Martin Luther (1483–1546) switched the point of focus from Christ's birth to the Apostolic Council of Acts 15, which he placed in the year AM 4000, believing this marked the moment when the Mosaic Law was abolished and the new age of grace began. This was widely accepted among European Protestants, but in the English-speaking world, Archbishop James Ussher (1581–1656) calculated a date of 4004 BCE for creation; he was not the first to reach this result, but his chronology was so detailed that his dates were incorporated into the margins of English Bibles for the next two hundred years. This popular 4,000 year theological timespan, which ends with the birth of Jesus, differs from the 4,000 timespan later proposed for the Masoretic text alone, which ends with the Temple rededication in 164 BCE. - Chronology of the Bible

Another influential point between these calculations is that the Jewish calculations use the Masoretic Text, while other calculations are influenced by the other chronologies such as the Septuagint, Samaritan, Jubilees and Seder Olam.

When comparing an AD date to an AM date, we should subtract a year from the AD count because there is no “0 year”. Notice there are only 33 years between 4BC and 30AD.

Modern Christian literalists now seem to follow the Septuagint, while the Jewish calculations are based on the Hebrew Bible.

The canonical text of the Hebrew Bible is called the Masoretic Text, a text preserved by Jewish rabbis from early in the 7th and 10th centuries CE. There are, however, two other major texts, the Septuagint and the Samaritan Pentateuch. The Septuagint is a Koine Greek translation of the original biblical Hebrew holy books. It is estimated that the first five books of the Septuagint, known as the Torah or Pentateuch, were translated in the mid-3rd century BCE and the remaining texts were translated in the 2nd century BCE. It mostly agrees with the Masoretic Text, but not in its chronology. The Samaritan text is the text preserved by the Samaritan community. This community dates from some time in the last few centuries BCE—just when is disputed—and, like the Septuagint, differs markedly from the Masoretic Text in its chronology. Modern scholars do not regard the Masoretic Text as superior to the other two—the Masoretic is sometimes clearly wrong, as when it says that Saul began to reign at one year of age and reigned for two years. More relevantly, all three texts have a clear purpose, which is not to record history so much as to bring the narrative to a point which represents the culmination of history.
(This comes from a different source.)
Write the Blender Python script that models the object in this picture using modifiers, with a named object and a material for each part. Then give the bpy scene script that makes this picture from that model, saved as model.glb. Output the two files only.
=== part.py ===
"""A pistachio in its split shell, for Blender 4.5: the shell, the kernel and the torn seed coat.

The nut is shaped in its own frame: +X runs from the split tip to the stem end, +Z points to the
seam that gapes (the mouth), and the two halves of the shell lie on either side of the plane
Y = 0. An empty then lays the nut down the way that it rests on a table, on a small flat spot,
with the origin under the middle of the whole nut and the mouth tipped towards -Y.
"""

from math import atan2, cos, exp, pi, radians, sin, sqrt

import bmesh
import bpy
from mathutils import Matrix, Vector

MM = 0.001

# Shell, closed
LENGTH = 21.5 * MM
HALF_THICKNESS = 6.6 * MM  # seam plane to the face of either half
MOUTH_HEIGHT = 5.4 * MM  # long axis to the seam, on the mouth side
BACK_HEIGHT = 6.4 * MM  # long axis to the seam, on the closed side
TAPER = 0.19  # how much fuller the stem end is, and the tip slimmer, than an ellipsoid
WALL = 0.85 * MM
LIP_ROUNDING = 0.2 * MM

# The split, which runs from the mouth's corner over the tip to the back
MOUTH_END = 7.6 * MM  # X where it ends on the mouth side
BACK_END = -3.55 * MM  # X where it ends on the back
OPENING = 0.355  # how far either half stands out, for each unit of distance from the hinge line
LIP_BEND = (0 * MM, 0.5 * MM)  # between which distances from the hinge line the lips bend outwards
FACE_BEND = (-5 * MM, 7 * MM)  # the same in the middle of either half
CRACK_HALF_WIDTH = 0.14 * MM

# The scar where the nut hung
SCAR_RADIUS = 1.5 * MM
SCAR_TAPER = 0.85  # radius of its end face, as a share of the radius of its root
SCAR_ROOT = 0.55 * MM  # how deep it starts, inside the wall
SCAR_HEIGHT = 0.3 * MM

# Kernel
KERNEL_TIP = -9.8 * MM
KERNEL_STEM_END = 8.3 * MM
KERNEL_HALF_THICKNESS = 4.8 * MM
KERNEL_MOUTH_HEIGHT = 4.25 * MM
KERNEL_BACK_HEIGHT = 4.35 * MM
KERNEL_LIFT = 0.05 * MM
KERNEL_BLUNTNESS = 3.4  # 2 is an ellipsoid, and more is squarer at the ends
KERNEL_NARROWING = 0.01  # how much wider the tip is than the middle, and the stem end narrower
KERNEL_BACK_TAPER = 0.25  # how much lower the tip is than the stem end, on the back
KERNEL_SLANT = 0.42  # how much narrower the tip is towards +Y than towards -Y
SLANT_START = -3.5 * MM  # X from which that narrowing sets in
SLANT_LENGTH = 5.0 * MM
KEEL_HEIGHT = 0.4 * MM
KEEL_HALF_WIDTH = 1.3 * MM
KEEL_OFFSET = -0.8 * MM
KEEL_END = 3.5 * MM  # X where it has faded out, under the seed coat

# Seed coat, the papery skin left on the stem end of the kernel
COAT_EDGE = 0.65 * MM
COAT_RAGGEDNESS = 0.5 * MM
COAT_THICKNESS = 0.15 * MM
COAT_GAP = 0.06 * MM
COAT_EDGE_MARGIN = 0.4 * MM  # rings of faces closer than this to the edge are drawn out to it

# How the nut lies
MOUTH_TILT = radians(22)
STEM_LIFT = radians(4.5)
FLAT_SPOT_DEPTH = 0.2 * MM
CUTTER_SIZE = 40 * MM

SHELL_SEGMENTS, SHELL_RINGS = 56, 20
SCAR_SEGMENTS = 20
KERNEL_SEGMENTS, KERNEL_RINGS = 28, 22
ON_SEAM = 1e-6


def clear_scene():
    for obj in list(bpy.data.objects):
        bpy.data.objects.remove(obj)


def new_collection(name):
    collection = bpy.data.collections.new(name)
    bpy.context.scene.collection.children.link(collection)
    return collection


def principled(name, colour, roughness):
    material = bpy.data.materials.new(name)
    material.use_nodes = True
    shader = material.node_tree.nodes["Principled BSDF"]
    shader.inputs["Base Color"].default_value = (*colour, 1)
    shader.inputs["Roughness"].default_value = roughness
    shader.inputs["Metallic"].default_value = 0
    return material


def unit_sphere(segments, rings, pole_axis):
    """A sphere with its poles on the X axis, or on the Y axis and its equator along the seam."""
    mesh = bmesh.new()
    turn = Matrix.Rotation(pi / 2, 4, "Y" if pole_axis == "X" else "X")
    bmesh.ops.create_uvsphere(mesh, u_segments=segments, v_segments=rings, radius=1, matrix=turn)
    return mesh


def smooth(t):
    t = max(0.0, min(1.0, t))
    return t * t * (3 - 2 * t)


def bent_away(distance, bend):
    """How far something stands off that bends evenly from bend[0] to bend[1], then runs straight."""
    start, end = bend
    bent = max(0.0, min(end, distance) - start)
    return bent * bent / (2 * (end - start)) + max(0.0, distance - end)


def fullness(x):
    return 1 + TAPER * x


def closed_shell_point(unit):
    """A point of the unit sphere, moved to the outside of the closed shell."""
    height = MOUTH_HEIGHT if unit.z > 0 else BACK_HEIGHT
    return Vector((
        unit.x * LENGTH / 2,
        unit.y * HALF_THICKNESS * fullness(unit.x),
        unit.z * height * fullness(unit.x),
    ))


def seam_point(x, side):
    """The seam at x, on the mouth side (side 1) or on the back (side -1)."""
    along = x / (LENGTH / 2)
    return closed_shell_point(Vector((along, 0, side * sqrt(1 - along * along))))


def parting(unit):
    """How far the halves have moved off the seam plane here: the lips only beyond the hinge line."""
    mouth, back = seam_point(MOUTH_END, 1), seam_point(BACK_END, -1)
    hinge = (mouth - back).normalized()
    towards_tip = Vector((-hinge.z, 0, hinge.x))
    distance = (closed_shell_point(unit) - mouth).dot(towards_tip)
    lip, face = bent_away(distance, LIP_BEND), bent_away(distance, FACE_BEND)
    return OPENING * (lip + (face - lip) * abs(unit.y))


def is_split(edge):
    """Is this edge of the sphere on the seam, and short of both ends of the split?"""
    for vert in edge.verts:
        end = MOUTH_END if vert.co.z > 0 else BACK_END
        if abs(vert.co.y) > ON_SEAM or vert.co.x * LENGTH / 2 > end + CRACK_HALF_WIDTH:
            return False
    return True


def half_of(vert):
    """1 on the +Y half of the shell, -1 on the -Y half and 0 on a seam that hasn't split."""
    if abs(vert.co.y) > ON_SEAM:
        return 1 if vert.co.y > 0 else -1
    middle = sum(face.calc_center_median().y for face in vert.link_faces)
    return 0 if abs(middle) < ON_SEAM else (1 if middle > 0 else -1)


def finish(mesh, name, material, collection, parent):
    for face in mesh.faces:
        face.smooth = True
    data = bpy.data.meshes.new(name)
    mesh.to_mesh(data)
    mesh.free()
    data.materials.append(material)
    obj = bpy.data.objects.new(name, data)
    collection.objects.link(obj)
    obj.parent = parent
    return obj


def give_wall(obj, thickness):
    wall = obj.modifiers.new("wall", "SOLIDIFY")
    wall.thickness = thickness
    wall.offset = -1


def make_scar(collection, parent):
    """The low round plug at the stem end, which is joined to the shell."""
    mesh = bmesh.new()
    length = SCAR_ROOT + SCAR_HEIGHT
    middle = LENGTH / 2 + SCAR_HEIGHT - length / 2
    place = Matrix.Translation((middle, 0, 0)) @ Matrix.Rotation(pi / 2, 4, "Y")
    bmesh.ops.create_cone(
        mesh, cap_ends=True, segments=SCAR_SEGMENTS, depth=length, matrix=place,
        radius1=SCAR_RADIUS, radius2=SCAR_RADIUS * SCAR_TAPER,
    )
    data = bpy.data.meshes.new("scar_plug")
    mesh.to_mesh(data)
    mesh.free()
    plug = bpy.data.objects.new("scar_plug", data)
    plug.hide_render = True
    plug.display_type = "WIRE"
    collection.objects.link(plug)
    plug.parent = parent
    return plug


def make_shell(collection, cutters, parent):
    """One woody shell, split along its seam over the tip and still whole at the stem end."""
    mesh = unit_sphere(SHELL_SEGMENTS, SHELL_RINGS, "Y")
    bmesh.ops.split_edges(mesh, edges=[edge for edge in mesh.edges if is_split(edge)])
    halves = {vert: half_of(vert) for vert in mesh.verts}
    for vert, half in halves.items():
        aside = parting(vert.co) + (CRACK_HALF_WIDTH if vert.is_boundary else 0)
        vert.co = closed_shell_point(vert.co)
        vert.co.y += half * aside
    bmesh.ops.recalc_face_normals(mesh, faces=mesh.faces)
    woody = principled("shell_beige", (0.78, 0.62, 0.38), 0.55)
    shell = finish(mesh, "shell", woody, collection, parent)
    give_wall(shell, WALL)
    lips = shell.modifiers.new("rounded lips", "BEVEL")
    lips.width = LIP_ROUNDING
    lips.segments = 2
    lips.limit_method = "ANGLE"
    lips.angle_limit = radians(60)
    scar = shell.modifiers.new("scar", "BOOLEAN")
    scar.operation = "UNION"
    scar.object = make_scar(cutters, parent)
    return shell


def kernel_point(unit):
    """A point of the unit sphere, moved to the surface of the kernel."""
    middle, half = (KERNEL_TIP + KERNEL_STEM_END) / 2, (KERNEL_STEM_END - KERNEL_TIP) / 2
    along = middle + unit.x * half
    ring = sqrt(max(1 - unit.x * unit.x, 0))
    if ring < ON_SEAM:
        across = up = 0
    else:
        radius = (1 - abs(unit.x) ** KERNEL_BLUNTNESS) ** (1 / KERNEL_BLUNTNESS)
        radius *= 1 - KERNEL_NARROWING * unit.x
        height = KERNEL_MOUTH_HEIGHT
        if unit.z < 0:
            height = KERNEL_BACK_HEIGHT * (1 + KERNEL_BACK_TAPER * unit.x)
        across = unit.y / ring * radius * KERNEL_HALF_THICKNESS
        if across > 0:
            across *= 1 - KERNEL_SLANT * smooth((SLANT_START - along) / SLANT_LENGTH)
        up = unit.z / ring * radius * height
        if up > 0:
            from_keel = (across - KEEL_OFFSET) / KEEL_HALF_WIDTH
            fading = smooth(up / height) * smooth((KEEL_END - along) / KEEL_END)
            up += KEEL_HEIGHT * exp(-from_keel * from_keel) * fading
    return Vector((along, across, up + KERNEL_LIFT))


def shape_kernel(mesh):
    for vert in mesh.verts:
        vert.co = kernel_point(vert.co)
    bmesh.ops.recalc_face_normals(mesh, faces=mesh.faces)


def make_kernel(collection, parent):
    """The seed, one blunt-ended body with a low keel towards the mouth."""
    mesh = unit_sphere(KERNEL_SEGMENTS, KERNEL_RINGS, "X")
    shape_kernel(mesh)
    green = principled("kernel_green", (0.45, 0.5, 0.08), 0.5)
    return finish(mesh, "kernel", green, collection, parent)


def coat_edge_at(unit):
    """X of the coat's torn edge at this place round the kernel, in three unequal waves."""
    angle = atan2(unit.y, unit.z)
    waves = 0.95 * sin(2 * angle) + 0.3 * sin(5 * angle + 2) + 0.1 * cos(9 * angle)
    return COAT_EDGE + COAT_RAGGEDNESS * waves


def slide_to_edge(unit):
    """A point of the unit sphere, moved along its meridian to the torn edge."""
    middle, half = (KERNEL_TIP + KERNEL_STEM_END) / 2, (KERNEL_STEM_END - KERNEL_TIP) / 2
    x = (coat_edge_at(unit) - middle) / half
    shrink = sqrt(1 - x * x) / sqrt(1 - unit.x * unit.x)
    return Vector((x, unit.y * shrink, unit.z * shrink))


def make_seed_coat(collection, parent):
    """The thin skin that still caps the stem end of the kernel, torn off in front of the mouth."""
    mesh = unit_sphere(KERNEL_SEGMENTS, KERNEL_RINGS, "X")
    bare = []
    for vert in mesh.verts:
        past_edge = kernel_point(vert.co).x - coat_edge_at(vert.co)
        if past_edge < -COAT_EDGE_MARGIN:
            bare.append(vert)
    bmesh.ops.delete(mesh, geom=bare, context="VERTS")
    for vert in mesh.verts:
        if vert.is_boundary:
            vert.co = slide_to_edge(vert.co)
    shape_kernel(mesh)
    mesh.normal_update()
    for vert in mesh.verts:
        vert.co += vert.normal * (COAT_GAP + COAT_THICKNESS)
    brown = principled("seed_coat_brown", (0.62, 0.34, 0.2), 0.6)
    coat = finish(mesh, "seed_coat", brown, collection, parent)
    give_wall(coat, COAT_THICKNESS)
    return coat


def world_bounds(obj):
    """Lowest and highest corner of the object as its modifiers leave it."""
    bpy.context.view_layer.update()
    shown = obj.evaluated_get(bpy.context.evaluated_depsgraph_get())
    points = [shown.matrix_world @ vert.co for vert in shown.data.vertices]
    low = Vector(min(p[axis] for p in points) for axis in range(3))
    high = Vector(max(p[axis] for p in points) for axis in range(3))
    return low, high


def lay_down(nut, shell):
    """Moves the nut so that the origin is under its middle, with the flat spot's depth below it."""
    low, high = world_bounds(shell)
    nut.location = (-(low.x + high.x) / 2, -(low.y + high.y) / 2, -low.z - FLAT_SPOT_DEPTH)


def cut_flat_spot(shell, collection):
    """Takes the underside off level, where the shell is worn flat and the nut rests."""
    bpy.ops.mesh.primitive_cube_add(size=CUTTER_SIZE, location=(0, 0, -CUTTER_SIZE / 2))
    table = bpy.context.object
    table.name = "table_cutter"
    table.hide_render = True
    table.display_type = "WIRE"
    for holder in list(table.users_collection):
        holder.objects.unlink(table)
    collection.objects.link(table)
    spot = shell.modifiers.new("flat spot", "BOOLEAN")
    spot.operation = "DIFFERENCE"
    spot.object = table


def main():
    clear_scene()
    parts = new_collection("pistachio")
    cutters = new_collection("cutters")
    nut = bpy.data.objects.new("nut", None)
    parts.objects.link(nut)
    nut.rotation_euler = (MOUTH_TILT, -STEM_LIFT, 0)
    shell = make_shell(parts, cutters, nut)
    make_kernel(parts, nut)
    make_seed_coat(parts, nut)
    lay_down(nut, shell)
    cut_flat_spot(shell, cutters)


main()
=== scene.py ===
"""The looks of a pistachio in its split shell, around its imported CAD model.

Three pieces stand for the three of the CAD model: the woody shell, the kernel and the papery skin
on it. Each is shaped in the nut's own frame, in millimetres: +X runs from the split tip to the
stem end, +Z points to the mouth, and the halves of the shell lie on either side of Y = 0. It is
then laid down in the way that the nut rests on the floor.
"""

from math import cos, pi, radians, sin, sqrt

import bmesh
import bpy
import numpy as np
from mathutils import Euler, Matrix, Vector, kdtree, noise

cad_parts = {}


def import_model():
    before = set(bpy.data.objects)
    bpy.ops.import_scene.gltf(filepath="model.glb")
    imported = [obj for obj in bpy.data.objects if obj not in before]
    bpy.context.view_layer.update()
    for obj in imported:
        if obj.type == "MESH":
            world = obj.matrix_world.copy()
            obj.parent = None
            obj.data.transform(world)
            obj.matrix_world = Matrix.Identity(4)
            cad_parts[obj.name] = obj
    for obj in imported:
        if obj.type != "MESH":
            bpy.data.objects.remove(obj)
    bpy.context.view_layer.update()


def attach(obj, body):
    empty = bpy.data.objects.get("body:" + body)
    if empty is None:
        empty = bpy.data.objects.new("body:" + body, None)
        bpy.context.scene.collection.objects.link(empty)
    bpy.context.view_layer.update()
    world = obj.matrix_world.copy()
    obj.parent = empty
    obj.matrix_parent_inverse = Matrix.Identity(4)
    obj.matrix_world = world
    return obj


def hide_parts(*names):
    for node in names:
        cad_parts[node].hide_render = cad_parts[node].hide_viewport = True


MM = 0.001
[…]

In the Samaritan Pentateuch, the genealogies and narratives were shaped to ensure a chronology of 3000 years from creation to the Israelite settlement of Canaan. Northcote reports this as the "Proto-SP chronology," as designated by John Skinner (1910), and he speculates that this chronology may have been extended to put the rebuilding of the Second Temple at an even AM 3900, after three 1,300-year phases. In the Septuagint version of the Pentateuch the Israelite chronology extends 4,777 years from creation to the finishing of the Second Temple, as witnessed in the Codex Alexandrinus manuscript. This calculation only emerges by supplementing Septuagint with the MT's chronology of kings. There were at least 3 variations of Septuagint chronology; Eusebius used one variation, now favored by Hughes and others. Northcote asserts that the Septuagint calendrical pattern was meant to demonstrate that there were 5,000 years from creation to a contemporaneous Ptolemaic Egypt, circa 300 BCE.

The 2nd century BCE Book of Jubilees begins with the Creation and measures time in years, "weeks" of years (groups of seven years), and jubilees (sevens of sevens), so that the interval from Creation to the settlement of Canaan, for example, is exactly fifty jubilees (2450 years).

Dating from the 2nd century CE, and still in common use among Jews, was the Seder Olam Rabbah ("Great Order of the World"), a work tracing the history of the world and the Jews from Creation to the 2nd century CE. It allows 410 years for the duration of the First Temple, 70 years from its destruction to the Second Temple, and 420 years for the duration of the Second Temple, making a total of 900 years for the two temples. This schematic approach to numbers accounts for its most remarkable feature, the fact that it shortens the entire Persian Empire from over two centuries to just 52 years, mirroring the 52 years it gives to the Babylonian exile. -Other chronologies: Septuagint, Samaritan, Jubilees, Seder Olam

According to classical Jewish sources, the Hebrew year 6000 (from sunset of 29 September 2239 until nightfall of 16 September 2240 on the Gregorian calendar) marks the latest time for the initiation of the Messianic Age. The Talmud, Midrash, and the Kabbalistic work, the Zohar, state that the date by which the Messiah must appear is 6,000 years from creation. According to tradition, the Hebrew calendar started at the time of Creation, placed at 3761 BCE. The current (2021/2022) Hebrew year is 5782. - Year 6000

After explaining the background, Dr. Matt Baker asks (at 20:28): "Which one of the chronologies is the correct one?" and answers: "In my opinion, the obvious answer is: none of them." He then brings up David Rohl's recent Patterns of Evidence, but dismisses it as against current consensus of Egyptologists. In the end it is impossible to know which literalistic chronology is the correct one as some biblical historical dated events can not be definitively ascertained!

Many external influences will remain hidden to our modern eyes for any one A.M. Chronology to be acceptable to most of us, whether literalists or not.